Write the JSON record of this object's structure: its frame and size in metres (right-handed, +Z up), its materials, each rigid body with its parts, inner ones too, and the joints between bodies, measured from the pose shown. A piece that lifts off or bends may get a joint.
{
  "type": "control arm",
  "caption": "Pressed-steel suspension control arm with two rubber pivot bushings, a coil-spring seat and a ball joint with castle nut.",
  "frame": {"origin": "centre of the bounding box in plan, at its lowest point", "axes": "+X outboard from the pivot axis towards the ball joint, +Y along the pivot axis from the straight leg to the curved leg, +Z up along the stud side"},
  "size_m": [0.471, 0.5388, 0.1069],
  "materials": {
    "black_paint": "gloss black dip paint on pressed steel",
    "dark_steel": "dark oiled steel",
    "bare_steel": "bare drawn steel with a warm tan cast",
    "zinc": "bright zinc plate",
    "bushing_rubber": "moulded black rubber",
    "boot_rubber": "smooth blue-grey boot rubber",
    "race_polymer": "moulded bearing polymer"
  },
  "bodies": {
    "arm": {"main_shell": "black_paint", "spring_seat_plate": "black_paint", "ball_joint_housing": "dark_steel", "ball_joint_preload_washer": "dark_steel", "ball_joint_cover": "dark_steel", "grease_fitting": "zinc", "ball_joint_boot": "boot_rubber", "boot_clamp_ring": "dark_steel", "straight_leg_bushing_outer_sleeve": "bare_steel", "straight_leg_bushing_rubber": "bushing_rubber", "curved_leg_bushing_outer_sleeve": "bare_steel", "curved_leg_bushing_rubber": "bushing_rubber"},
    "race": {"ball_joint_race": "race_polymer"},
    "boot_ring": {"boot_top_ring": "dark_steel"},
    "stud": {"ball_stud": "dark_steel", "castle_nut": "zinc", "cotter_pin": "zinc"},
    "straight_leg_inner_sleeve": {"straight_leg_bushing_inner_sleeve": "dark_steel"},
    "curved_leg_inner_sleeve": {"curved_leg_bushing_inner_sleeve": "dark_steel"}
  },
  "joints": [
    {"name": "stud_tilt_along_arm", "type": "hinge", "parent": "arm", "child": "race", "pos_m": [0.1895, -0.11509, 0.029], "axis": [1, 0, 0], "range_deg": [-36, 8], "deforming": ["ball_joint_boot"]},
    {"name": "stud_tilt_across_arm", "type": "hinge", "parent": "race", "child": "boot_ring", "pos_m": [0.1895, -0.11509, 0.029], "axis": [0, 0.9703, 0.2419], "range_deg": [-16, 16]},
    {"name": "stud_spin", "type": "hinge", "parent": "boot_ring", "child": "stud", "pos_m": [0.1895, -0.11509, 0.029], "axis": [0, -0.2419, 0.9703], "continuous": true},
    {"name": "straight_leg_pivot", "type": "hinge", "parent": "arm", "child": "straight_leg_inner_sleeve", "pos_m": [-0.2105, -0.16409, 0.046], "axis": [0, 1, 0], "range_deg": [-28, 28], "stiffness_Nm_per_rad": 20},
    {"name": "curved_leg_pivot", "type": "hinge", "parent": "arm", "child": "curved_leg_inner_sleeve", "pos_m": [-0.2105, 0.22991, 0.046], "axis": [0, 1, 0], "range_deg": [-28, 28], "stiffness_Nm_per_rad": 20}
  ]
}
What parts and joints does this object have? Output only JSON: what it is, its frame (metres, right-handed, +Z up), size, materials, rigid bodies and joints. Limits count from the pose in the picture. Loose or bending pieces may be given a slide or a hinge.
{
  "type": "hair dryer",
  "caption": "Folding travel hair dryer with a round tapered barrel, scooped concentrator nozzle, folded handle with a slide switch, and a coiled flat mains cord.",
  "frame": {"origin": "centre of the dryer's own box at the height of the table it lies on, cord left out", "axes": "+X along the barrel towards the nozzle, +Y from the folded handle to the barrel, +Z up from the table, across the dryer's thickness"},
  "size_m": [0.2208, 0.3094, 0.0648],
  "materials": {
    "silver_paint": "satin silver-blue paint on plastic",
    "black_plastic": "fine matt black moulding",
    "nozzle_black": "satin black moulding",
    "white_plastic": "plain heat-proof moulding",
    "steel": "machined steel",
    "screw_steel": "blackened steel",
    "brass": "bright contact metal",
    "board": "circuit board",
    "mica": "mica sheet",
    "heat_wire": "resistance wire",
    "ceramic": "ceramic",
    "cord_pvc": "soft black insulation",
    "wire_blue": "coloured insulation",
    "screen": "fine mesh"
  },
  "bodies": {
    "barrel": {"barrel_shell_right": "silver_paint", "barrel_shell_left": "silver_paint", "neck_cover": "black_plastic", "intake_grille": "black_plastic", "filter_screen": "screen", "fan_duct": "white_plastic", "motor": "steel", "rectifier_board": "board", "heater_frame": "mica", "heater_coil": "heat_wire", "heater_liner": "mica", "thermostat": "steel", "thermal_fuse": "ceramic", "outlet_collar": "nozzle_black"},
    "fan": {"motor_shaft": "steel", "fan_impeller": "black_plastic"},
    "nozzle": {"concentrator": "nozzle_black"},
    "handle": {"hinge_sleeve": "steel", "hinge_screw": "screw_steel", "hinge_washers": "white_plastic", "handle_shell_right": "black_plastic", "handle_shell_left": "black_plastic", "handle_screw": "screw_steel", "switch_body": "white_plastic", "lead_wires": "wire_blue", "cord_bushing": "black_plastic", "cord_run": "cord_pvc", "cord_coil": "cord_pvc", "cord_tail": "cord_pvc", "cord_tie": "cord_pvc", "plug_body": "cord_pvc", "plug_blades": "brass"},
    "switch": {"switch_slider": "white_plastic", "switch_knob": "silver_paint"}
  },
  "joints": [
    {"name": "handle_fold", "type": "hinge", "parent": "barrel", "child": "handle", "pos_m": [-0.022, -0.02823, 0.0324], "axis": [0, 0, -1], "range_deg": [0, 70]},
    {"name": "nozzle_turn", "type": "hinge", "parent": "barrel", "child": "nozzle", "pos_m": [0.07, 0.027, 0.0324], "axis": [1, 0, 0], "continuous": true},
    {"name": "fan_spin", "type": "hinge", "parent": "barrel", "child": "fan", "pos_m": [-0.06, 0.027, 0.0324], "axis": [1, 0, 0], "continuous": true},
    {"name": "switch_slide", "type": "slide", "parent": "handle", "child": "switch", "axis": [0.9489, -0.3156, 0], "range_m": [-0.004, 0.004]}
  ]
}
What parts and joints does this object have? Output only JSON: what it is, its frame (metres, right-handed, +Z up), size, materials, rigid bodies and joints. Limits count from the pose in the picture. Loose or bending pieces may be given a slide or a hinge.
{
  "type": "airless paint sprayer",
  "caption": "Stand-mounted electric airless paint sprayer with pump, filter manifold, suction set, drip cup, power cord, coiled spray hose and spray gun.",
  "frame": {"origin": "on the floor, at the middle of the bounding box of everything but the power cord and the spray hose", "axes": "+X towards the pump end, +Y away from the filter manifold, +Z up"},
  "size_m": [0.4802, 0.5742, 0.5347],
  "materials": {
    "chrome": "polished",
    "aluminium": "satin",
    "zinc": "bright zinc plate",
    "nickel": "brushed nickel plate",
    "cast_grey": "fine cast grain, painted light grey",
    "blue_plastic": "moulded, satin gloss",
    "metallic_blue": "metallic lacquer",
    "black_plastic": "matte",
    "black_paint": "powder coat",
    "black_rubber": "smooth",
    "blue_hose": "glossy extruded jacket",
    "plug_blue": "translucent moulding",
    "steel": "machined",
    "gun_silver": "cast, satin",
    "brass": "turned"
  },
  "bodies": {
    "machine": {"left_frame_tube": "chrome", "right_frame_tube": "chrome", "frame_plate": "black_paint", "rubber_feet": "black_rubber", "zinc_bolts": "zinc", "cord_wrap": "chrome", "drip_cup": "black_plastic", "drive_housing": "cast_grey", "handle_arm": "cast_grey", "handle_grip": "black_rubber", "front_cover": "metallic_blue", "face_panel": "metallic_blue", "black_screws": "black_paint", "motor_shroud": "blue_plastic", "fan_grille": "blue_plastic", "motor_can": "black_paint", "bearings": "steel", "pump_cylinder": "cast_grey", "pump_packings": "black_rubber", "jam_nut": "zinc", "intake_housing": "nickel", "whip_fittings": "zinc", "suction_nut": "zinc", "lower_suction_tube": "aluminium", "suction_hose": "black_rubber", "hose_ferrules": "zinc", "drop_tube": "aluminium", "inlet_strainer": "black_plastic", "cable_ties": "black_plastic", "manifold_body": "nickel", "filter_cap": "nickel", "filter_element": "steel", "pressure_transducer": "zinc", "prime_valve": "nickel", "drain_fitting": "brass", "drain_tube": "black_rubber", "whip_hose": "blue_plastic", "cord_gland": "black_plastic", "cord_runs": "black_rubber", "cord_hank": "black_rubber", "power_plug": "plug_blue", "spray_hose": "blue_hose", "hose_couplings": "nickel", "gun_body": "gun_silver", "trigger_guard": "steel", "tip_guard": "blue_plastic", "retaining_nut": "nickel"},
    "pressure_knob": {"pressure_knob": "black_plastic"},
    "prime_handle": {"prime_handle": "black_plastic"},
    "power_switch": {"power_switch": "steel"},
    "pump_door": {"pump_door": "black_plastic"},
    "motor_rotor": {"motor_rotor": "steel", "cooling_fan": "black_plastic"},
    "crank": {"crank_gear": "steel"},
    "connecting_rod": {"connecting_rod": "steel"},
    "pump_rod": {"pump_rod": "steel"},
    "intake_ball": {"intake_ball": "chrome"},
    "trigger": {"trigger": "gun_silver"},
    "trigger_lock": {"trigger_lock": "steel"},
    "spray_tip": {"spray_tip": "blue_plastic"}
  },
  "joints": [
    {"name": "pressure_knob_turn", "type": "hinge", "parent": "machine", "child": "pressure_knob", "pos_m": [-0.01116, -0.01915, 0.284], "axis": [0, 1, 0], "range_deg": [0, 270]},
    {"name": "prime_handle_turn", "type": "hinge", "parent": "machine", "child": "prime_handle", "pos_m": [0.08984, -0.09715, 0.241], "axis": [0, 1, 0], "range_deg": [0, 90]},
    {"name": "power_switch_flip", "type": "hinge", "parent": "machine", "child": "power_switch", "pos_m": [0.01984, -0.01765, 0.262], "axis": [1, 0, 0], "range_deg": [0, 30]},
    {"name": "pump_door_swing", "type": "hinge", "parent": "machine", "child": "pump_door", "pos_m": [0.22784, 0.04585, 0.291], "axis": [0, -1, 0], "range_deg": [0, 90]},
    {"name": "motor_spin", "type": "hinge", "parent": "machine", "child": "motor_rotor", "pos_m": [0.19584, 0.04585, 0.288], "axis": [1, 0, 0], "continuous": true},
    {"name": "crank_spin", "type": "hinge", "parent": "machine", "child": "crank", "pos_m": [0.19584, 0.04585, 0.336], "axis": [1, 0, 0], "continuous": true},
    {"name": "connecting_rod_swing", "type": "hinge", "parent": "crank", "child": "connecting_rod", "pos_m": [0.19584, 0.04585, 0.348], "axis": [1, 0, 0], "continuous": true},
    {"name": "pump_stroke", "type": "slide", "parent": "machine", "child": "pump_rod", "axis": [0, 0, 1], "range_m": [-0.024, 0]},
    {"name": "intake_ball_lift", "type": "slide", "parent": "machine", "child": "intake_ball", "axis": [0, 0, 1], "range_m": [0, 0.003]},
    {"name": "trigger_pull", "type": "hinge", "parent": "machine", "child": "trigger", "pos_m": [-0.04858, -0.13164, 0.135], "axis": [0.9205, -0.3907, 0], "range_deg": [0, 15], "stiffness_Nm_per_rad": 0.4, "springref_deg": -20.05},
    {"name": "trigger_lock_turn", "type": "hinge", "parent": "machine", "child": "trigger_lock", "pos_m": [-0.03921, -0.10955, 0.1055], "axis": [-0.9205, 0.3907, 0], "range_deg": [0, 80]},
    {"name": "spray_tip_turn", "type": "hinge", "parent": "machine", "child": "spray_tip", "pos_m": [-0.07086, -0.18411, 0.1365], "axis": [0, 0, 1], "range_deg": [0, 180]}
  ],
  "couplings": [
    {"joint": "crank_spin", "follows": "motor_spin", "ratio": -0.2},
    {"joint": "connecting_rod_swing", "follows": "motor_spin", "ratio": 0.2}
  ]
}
────────────────────────────────────────
▸ Short exercise
Scan the material above. Copy each line that holds the word "with".

▸ Result of this exercise
Write the JSON record of this object's structure: its frame and size in metres (right-handed, +Z up), its materials, each rigid body with its parts, inner ones too, and the joints between bodies, measured from the pose shown. A piece that lifts off or bends may get a joint.
  "caption": "Pressed-steel suspension control arm with two rubber pivot bushings, a coil-spring seat and a ball joint with castle nut.",
    "bare_steel": "bare drawn steel with a warm tan cast",
  "caption": "Folding travel hair dryer with a round tapered barrel, scooped concentrator nozzle, folded handle with a slide switch, and a coiled flat mains cord.",
  "caption": "Stand-mounted electric airless paint sprayer with pump, filter manifold, suction set, drip cup, power cord, coiled spray hose and spray gun.",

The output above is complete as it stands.